I disagree with your point on sunk gains. As I was training to manage money I was initially on your side of the argument. It seems to make absolute sense that the future return is all that matters. But as I've progressed, and seen a lot of smart people get a lot of things wrong, I have come to focus very much on the unknowability of future events. You can do your fundamental work well, but some exogeneous event may render that irrelevant. What really matters for your return is the margin of safety - it improves the odds that things will work out as you hope, and you play those odds. If you are sitting on substantial gains, I think it is very likely that your margin of safety has deteriorated, and the risk/ reward has shifted, if not actively against you, then less in your favour.
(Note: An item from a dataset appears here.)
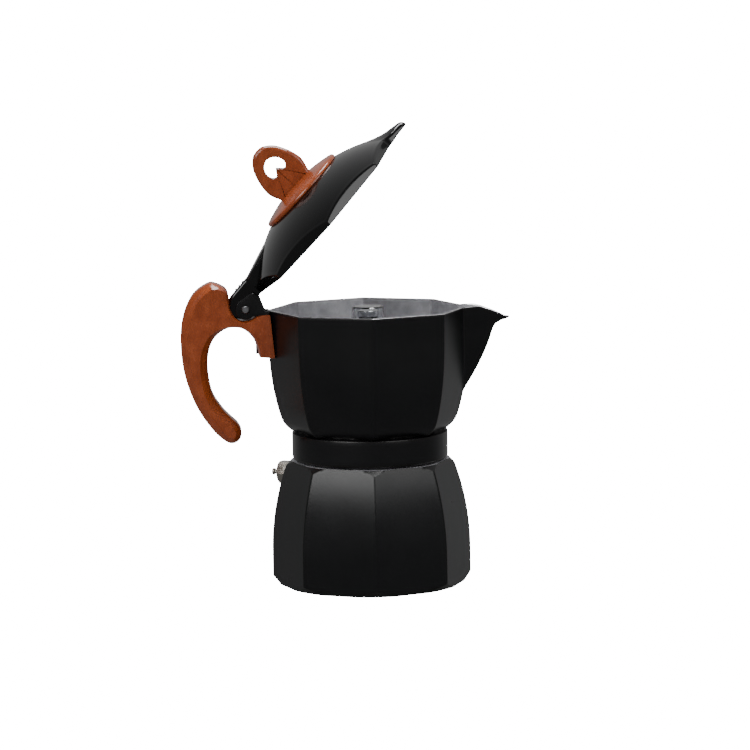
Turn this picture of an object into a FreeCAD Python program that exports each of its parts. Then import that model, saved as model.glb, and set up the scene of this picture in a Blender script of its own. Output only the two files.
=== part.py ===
import FreeCAD
import Part
import math
import os

# Stove-top moka pot for three cups, eight-sided, in millimetres.
# +X points to the spout, -X to the handle, +Z up. The origin is the centre of the boiler's underside.
# Every piece is written as its own STEP file. The lid is shaped closed and then swung open about its pin.

V = FreeCAD.Vector
UP = V(0, 0, 1)

# ---- overall form: the eight-sided castings, given by their corner radius ----
SIDES = 8
BOILER_CORNER_R = 44.0
BOILER_UPRIGHT_Z = 14.0
BOILER_LEAN_R = 112.0
BOILER_SHOULDER_SLOPE = 1.0
BOILER_SHOULDER_TOP_R = 34.9
BOILER_H = 54.3
BASE_CHAMFER_H = 2.6
BASE_CHAMFER_RUN = 2.6
BOILER_WALL = 3.0
BOILER_FLOOR = 4.0
INSIDE_DROP = 1.3
INSIDE_CORNER = 2.0
INSIDE_STEPS = 6

CHAMBER_UPRIGHT_R = 44.0
CHAMBER_RIM_FLARE = 0.4
CHAMBER_HIP_IN = 5.6
CHAMBER_FOOT_IN = 9.5
CHAMBER_KNEE_OUT = 0.62
CHAMBER_KNEE_UP = 0.38
CHAMBER_HIP_H = 4.4
CHAMBER_UPRIGHT_DROP = 17.0
CHAMBER_H = 53.4
CHAMBER_WALL = 1.7
CHAMBER_FLOOR = 3.2
SEAT_RECESS = 0.2
ROOF_DISH = 1.2
ROOF_STEP = 0.4
ROOF_IN = 1.0

# ---- screwed joint between boiler and chamber ----
NECK_BORE_R = 27.0
NECK_WALL = 2.9
NECK_ROOT = 0.5
NECK_H = 9.4
THREAD_PITCH = 3.0
THREAD_TURNS = 2.0
THREAD_DEPTH = 1.2
THREAD_CLEARANCE = 0.3
THREAD_ROOT_WIDTH = 1.5
THREAD_CREST_WIDTH = 0.6
THREAD_START = 1.9
THREAD_BITE = 0.3
COLLAR_WALL = 2.9
COLLAR_GAP = 0.5
COLLAR_CHAMFER = 1.2
COLLAR_SHOULDER = 0.7
COLLAR_EDGE = 0.4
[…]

In almost every case I would, at the least, lower the position, preferring a concrete gain to a notional future profit. There are also opportunity costs to factor into this discussion, and perhaps I am not displaying the sort of confidence you would like to see from a top tier value manager, but I look around me and wonder whether confidence is all it's cracked up to be....


Yes, that's a correct use of the word "Bay(n)esian", and I think your point re: gains after a serious bear market is well taken. I don't know anything about Tanous, but if it's true that one of the two pillars of his argument is essentially "historically outsize short-term gains are rare, so why would they happen today", full stop, then that strikes me as an example of shoddy inductive reasoning.